Rapid economic growth is fueled by readily available energy. Unsurprisingly energy has become major focus of policy both internal and external. Books written by government officials now mention energy security as a part of national security. India has invested in a multilateral strategy to gain energy. It involved expansion of indigenous energy as well as involvement in foreign projects. India has explored oil and natural gas options in Nigeria, Sudan and Russia. Closer to home, energy deals with Iran, Bhutan, and Myanmar are afoot. Energy related projects such as the pipeline across Pakistan into India and another natural gas pipeline from Bangladesh to India seem promising despite occasional flare ups in tension. In the coming decades, energy policy will form an increasingly important component in India’s foreign policy and national security perceptions.

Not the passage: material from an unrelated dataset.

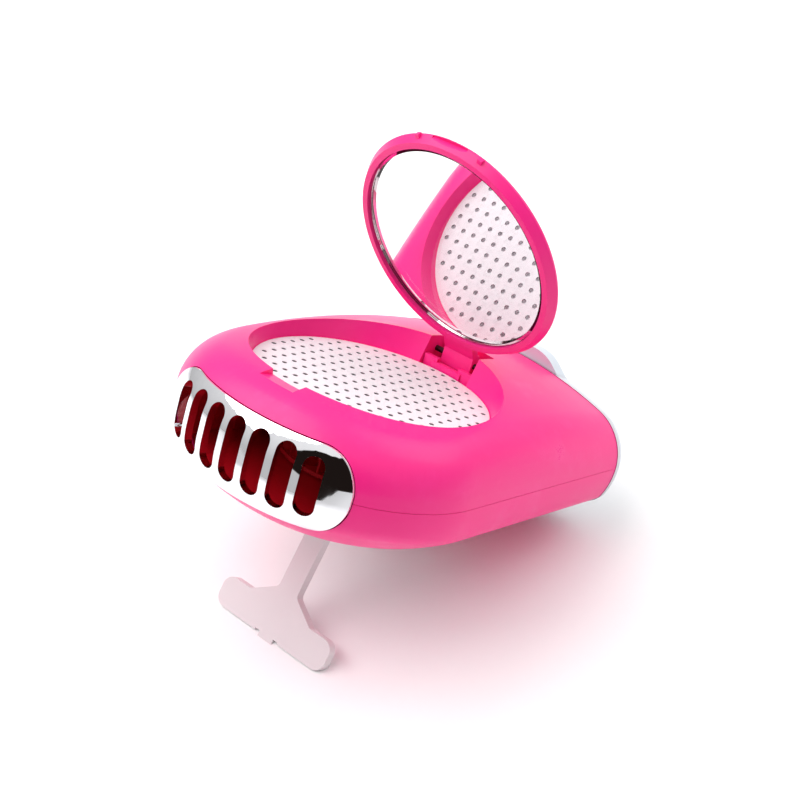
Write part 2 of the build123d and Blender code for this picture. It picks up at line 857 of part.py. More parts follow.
def hinge_block():
    """Stepped block that floors the hinge bay in front of and under the knuckle."""
    half = hinge_bay_width / 2 - part_clearance
    front = block_front_y + part_clearance
    rear = hinge_bay_rear_y - part_clearance
    floor_top = block_floor_z + block_floor_thickness
    block = box_between((-half, front, block_floor_z), (half, rear, floor_top))
    wall_rear = block_step_y + block_wall_thickness
    step_half = block_step_width / 2
    step = box_between((-step_half, front, block_floor_z), (step_half, wall_rear, block_step_top_z))
    block = block + step
    tab_inner = half - block_tab_width
    for side in (-1, 1):
        near = min(side * half, side * tab_inner)
        block = block + box_between(
            (near, block_step_y, block_floor_z), (near + block_tab_width, wall_rear, block_wall_top_z)
        )
    block = block + box_between(
        (-half, rear - block_wall_thickness, block_floor_z), (half, rear, block_rear_top_z)
    )
    block = block - upright(recess_foot_radius + part_clearance, block_floor_z - 1, 12)
    return one_solid(block)


def kickstand():
    """T-shaped stand, drawn hanging from its pivot and then leant forward."""
    front = -stand_thickness / 2
    plate = extrude(Plane.XZ * stand_outline(0), stand_thickness / 2, both=True)
    tab_half = stand_tab_width / 2
    for side in (-1, 1):
        near = min(side * tab_half, side * (tab_half + stand_nick_width))
        nick_top = -stand_length + stand_nick_depth
        plate = plate - box_between((near, front - 1, nick_top - 2), (near + stand_nick_width, 5, nick_top))
    tab = box_between(
        (-tab_half, front, -stand_reach), (tab_half, front + stand_tab_thickness, -stand_length + 1)
    )
    barrel = along_x(stand_barrel_radius, stand_stem_width)
    shape = plate + tab + barrel
    shape = shape - along_x(stand_pin_radius + pin_bore_gap, stand_stem_width + 2)
    bevel = Box(60, 20, 20, align=(Align.CENTER, Align.CENTER, Align.MAX))
    shape = shape - Pos(0, front, -stand_reach) * Rot(X=stand_lean + stand_pitch()) * bevel
    return one_solid(Pos(0, stand_hinge_y, stand_hinge_z) * Rot(X=-stand_lean) * shape)


def kickstand_pin():
    return along_x(stand_pin_radius, stand_pin_length, stand_hinge_y, stand_hinge_z)


def cap_block(inset):
    """Rear end of the body as one block, closed by a shallow dome."""
    middle_z = (bottom_z + dome_crest_z) / 2
    ball = Pos(0, cap_rear_y - cap_dome_radius, middle_z) * Sphere(cap_dome_radius - inset)
    block = one_solid(outer_form(inset) & ball & slab(cap_front_y - 2, 90))
    if inset < cap_edge_round:
        rear_edges = block.edges().filter_by(lambda edge: edge.center().Y > cap_front_y)
        block = fillet(rear_edges, cap_edge_round - inset)
    return block & slab(cap_front_y, 90)


def pod():
    """Smooth raised pod over the top middle of the rear cap."""
    front = cap_front_y
    rear = cap_rear_y - 1.2
    base = dome_crest_z - (rear - dome_crest_y) ** 2 / (2 * dome_long_radius)
    low = base - 5
    foot_z = base - pod_foot_half**2 / (2 * dome_cross_radius) - 0.2
    flank_z = base + 0.45 * pod_height
    shoulder_z = base + 0.9 * pod_height
    with BuildSketch(Plane.XZ.offset(-front)) as sketch:
        with BuildLine():
            Spline(
                (-pod_foot_half, foot_z),
                (-pod_flank_half, flank_z),
                (-pod_top_half, shoulder_z),
                (0, base + pod_height),
                (pod_top_half, shoulder_z),
                (pod_flank_half, flank_z),
                (pod_foot_half, foot_z),
                tangents=[(1, 0.05), (1, -0.05)],
            )
            Polyline(
                (pod_foot_half, foot_z),
                (pod_foot_half, low),
                (-pod_foot_half, low),
                (-pod_foot_half, foot_z),
            )
        make_face()
    block = extrude(sketch.sketch, -(rear - front))
    crest = block.edges().filter_by(lambda edge: edge.center().Z > base and edge.center().Y > rear - 0.1)
    return fillet(crest, pod_round)


def rear_cap():
    """Chrome rear cap with its pod, spigot and board bosses."""
    spigot = (outer_form(shell_wall + 0.1) - outer_form(shell_wall + 0.1 + cap_spigot_wall)) & slab(
        pink_rear_y - cap_spigot_length, cap_front_y + 1
    )
    throat = outer_form(shell_wall + 0.1 + cap_spigot_wall) & slab(pink_rear_y - 5, cap_front_y + 2)
    hollow = cap_block(cap_wall) + throat
    cap = (cap_block(0) + pod()) - hollow
    cap = cap + spigot
    for side in (-1, 1):
        x = side * board_screw_x
        board_rear = board_y + board_thickness
        boss_rear = cap_rear_y - cap_wall - 0.4
        cap = cap + along_y(board_boss_radius, board_rear + thin_clearance, boss_rear, x, board_screw_z)
        cap = cap - along_y(screw_radius + thin_clearance, board_y, board_rear + 4, x, board_screw_z)
    cap = cap - along_y(button_radius + button_gap, cap_rear_y - 6, cap_rear_y + 2, 0, button_z)
    cap = cap - box_between(
        (-socket_width / 2 - 0.3, cap_rear_y - 8, socket_z - socket_height / 2 - 0.3),
        (socket_width / 2 + 0.3, cap_rear_y + 2, socket_z + socket_height / 2 + 0.3),
    )
    cap = cap - along_y(light_radius + thin_clearance, cap_rear_y - 8, cap_rear_y + 2, light_x, light_z)
    return one_solid(cap)


def rear_trim_ring():
    """Narrow chrome ring between the pink shells and the cap."""
    ring = outer_form(-trim_proud) - outer_form(shell_wall)
    return one_solid(ring & slab(trim_front_y, trim_front_y + trim_width))


def cap_face_y(x, z):
    """Where the cap's dome is, behind a point of the rear view."""
    middle_z = (bottom_z + dome_crest_z) / 2
    away = math.hypot(x, z - middle_z)
    return cap_rear_y - cap_dome_radius + math.sqrt(cap_dome_radius**2 - away**2)


def power_button():
    """Round push button in the cap, with an inner flange that keeps it in."""
    face = cap_face_y(0, button_z)
    inside = face - cap_wall - 0.3
    button = along_y(button_radius, inside, face + button_proud, 0, button_z)
    button = fillet(button.edges().group_by(Axis.Y)[-1], 0.6)
    flange_front = inside - button_flange_thickness
    flange = along_y(button_radius + button_flange, flange_front, inside, 0, button_z)
    stem_low = board_y + board_thickness + switch_depth + 0.1
    stem = along_y(switch_stem_radius + 0.4, stem_low, inside, 0, button_z)
    return one_solid(button + flange + stem)


def tact_switch():
    """Push switch on the board behind the button."""
    low = board_y + board_thickness + thin_clearance
    half = switch_width / 2
    rear = low + switch_depth - 1.0 - button_travel
    body = box_between((-half, low, button_z - half), (half, rear, button_z + half))
    stem = along_y(switch_stem_radius, low + 1, low + switch_depth - button_travel - 0.2, 0, button_z)
    return one_solid(body + stem)


def control_board():
    """Circuit board across the rear of the body."""
    board = box_between(
        (-board_width / 2, board_y, board_low_z), (board_width / 2, board_y + board_thickness, board_top_z)
    )
    for side in (-1, 1):
        x = side * board_screw_x
        board = board - along_y(screw_radius + thin_clearance, board_y - 1, board_y + 3, x, board_screw_z)
    return board


def board_screws():
    """Screws from the front of the board into the cap's bosses."""
    screws = []
    for side in (-1, 1):
        x = side * board_screw_x
        head_rear = board_y - thin_clearance
        head = along_y(screw_head_radius, board_y - screw_head_height, head_rear, x, board_screw_z)
        shank = along_y(screw_radius, head_rear, board_y + board_thickness + 3.6, x, board_screw_z)
        screws.append(head + shank)
    return screws


def usb_socket():
    """Charging socket: a folded metal can open at the rear."""
    low = board_y + board_thickness + thin_clearance
    rear = cap_rear_y - 1.2
    half_w = socket_width / 2
    half_h = socket_height / 2
    can = box_between((-half_w, low, socket_z - half_h), (half_w, rear, socket_z + half_h))
    can = fillet(can.edges().filter_by(Axis.Y), 1.0)
    mouth = box_between(
        (-half_w + 0.35, rear - socket_depth, socket_z - half_h + 0.35),
        (half_w - 0.35, rear + 1, socket_z + half_h - 0.35),
    )
    tongue = box_between(
        (-half_w + 1.8, rear - socket_depth, socket_z - 0.35), (half_w - 1.8, rear - 0.8, socket_z + 0.35)
    )
    return one_solid(can - mouth + tongue)


def light_pipe():
    """Clear pipe that carries the charge light to the rear face."""
    low = board_y + board_thickness + thin_clearance
    return along_y(light_radius, low, cap_face_y(light_x, light_z) - 0.1, light_x, light_z)


def battery_cell():
    """Round lithium cell lying across the rear of the body."""
    cell = along_x(battery_radius, battery_length, battery_y, battery_z)
    return fillet(cell.edges(), 0.8)


def battery_cradle():
    """Two saddles joined by a strip, standing on the lower shell, that carry the cell."""
    low = bottom_z + shell_wall + thin_clearance
    half = cradle_width / 2
    front = battery_y - cradle_depth / 2
    rear = battery_y + cradle_depth / 2
    cradle = box_between((-half, front, cradle_floor_z), (half, rear, cradle_floor_z + cradle_floor))
    for side in (-1, 1):
        near = min(side * half, side * (half - cradle_rib))
        top = battery_z - battery_radius + cradle_rise
        cradle = cradle + box_between((near, front, low), (near + cradle_rib, rear, top))
    cradle = cradle - along_x(battery_radius + thin_clearance, cradle_width + 2, battery_y, battery_z)
    return one_solid(cradle & outer_form(shell_wall + thin_clearance))


def wire(points):
    """A round lead through the given points, which leaves and arrives along Y."""
    path = Spline(*points, tangents=[(0, 1, 0), (0, 1, 0)])
    start = Plane(origin=path @ 0, z_dir=path % 0)
    return sweep(start * Circle(lead_radius), path=path)


def motor_leads():
    """Two leads from under the motor, below the cell and up to the board."""
    leads = []
    for index in (0, 1):
        x = 11.0 + index * lead_gap
        leads.append(
            wire(
                [
                    (x, fan_axis_y + 6.0, scroll_floor_z - 0.8),
                    (x, 16.0, lead_low_z + 0.6),
                    (x, battery_y - battery_radius, lead_low_z),
                    (x, battery_y, lead_low_z),
                    (x, board_y - 3.4, lead_low_z + 1.2),
                    (x, board_y - 0.1, board_low_z + 1.6),
                ]
            )
        )
    return leads


def battery_leads():
    """One lead from each end of the cell to the board."""
    leads = []
    for side in (-1, 1):
        leads.append(
            wire(
                [
                    (side * (battery_length / 2 + lead_radius + 0.15), battery_y, battery_z),
                    (side * (battery_length / 2 + 1.5), battery_y + 4.6, battery_z + 2.8),
                    (side * (battery_length / 2 + 0.4), board_y - 3.0, battery_z + 7.2),
                    (side * (board_width / 2 - 1.4), board_y - 0.1, battery_z + 9.6),
                ]
            )
        )
    return leads


def shell_screws():
    """Four screws up through the lower shell into the upper one."""
    screws = []
    for x, y in boss_places():
        head_top = boss_seat_z - thin_clearance
        head = upright(screw_head_radius, boss_seat_z - screw_head_height, head_top, x, y)
        shank = upright(screw_radius, head_top, boss_seat_z + screw_length, x, y)
        screws.append(head + shank)
    return screws


def stand_pitch():
    """Nose-up angle at which the foot bar and the cap's low edge share the floor."""
    corner_y = cap_face_y(0, bottom_z) - cap_edge_round
    corner_z = bottom_z + cap_edge_round
    lean = math.radians(stand_lean)
    foot_y = stand_foot_y - stand_thickness / 2 * math.cos(lean)
    foot_z = stand_foot_z + stand_thickness / 2 * math.sin(lean)
    run = corner_y - foot_y
    rise = corner_z - foot_z
    reach = math.hypot(run, rise)
    return math.degrees(math.atan2(rise, run) - math.asin(cap_edge_round / reach))


def stand_up(shape):
    """Tips the body's frame onto the floor."""
    return Rot(X=-stand_pitch()) * shape


def group(solids):
    return Compound(children=list(solids))


def all_pieces():
    outer = outer_form(0)
    inner = outer_form(shell_wall)
    open_lid = {
        "mirror_lid": closed_lid(),
        "mirror_glass": closed_glass(),
        "mirror_pad": closed_pad(),
    }
    pieces = {
        "upper_shell": upper_shell(outer, inner),
        "lower_shell": lower_shell(outer, inner),
        "outlet_grille": outlet_grille(),
        "blower_scroll": blower_scroll(),
        "scroll_cover": scroll_cover(),
        "impeller": impeller(),
        "motor_shaft": motor_shaft(),
        "fan_motor": fan_motor(),
        "motor_screws": group(motor_screws()),
        "intake_plate": intake_plate(),
        "dust_filter": dust_filter(),
        "hinge_pin": hinge_pin(),
        "hinge_block": hinge_block(),
        "kickstand": kickstand(),
        "kickstand_pin": kickstand_pin(),
        "base_plate": base_plate(),
        "base_screws": group(base_screws()),
        "rear_trim_ring": rear_trim_ring(),
        "rear_cap": rear_cap(),
        "power_button": power_button(),
        "tact_switch": tact_switch(),
        "control_board": control_board(),
        "board_screws": group(board_screws()),
        "usb_socket": usb_socket(),
        "light_pipe": light_pipe(),
        "battery_cell": battery_cell(),
        "battery_cradle": battery_cradle(),
        "shell_screws": group(shell_screws()),
        "motor_leads": group(motor_leads()),
        "battery_leads": group(battery_leads()),
    }
    for name, shape in open_lid.items():
        pieces[name] = hinge_frame_turn(shape, lid_open_angle)
    return pieces


os.makedirs("parts", exist_ok=True)
pitch = stand_pitch()
standing = {name: stand_up(shape) for name, shape in all_pieces().items()}
boxes = [shape.bounding_box() for shape in standing.values()]
floor = min(box.min.Z for box in boxes)
middle_y = (min(box.min.Y for box in boxes) + max(box.max.Y for box in boxes)) / 2
print("pitch", round(pitch, 3), "floor", round(floor, 3), "middle", round(middle_y, 3))
for name, shape in standing.items():
    placed = Pos(0, -middle_y, -floor) * shape
    export_step(placed, f"parts/{name}.step")
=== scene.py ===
import json
import math

import bmesh
import bpy
from mathutils import Matrix, Vector


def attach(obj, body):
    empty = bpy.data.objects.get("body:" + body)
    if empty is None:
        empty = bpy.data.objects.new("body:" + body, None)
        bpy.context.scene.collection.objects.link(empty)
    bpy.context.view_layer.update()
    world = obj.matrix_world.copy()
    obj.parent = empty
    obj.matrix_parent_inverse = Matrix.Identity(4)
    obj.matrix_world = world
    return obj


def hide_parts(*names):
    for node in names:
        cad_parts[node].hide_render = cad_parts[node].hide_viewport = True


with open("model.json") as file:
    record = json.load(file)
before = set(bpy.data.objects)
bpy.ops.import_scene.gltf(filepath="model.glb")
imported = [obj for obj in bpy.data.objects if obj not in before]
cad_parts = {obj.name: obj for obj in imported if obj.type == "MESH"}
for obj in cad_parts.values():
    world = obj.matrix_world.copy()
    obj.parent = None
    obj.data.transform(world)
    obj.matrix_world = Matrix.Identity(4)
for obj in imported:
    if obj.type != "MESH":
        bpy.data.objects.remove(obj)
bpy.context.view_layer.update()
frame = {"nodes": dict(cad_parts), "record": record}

# Camera: a short telephoto seen from the front right and above, as the photograph was taken.
# The body is tipped nose-up on its kickstand; stand_up carries a place in the body's own
# frame (X across, Y rearwards, Z up from the intake disc) to the table.
tip_angle = 25.225
stand_height = 56.339
middle_y = 6.13
lift = Matrix.Translation((0, -middle_y / 1000, stand_height / 1000))
stand_up = lift @ Matrix.Rotation(math.radians(-tip_angle), 4, "X")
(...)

Since Independence, India has struggled to maintain a balanced place in the world as an old civilization and a new nation in a hostile neighborhood. It avoided Cold War entanglements as much as possible while plotting an independent course. It championed the cause of developing nations. India’s foreign policy rose to the challenge posed by the end of the Cold War. Though the initial outlook in the early 1990’s seemed bleak, the post-Cold War era presented a unique opportunity to engage countries based on strategic and economic grounds. Overall, the first decade of the post Cold War era was a difficult time as foreign policy often tilted to compensate for previous leanings. Overtime, India’s policy has matured into a balanced engagement of the major powers, and strategically important regions. India must continue to engage while avoiding entanglements. Its alliances must be limited by mutual goals, and not be forced to serve as a wedge in larger rivalries. Foreign policy must tread a focused path between advancing long term goals and agile enough to respond to abrupt changes. In the coming decade, India’s foreign policy will aid in choosing allies, forming partnerships based on mutual interests, and in fending off old and new enemies. The issues of international terrorism, Islamic fundamentalism, competition for a sphere of influence and acquisition of energy will dominate India’s policy in the foreseeable future. India’s policy should be grounded in present concerns as well as historical dialectics; a patchwork combining the legacy of an ancient civilization, security imperatives of the Raj and its importance as a cultural and commercial crossroad.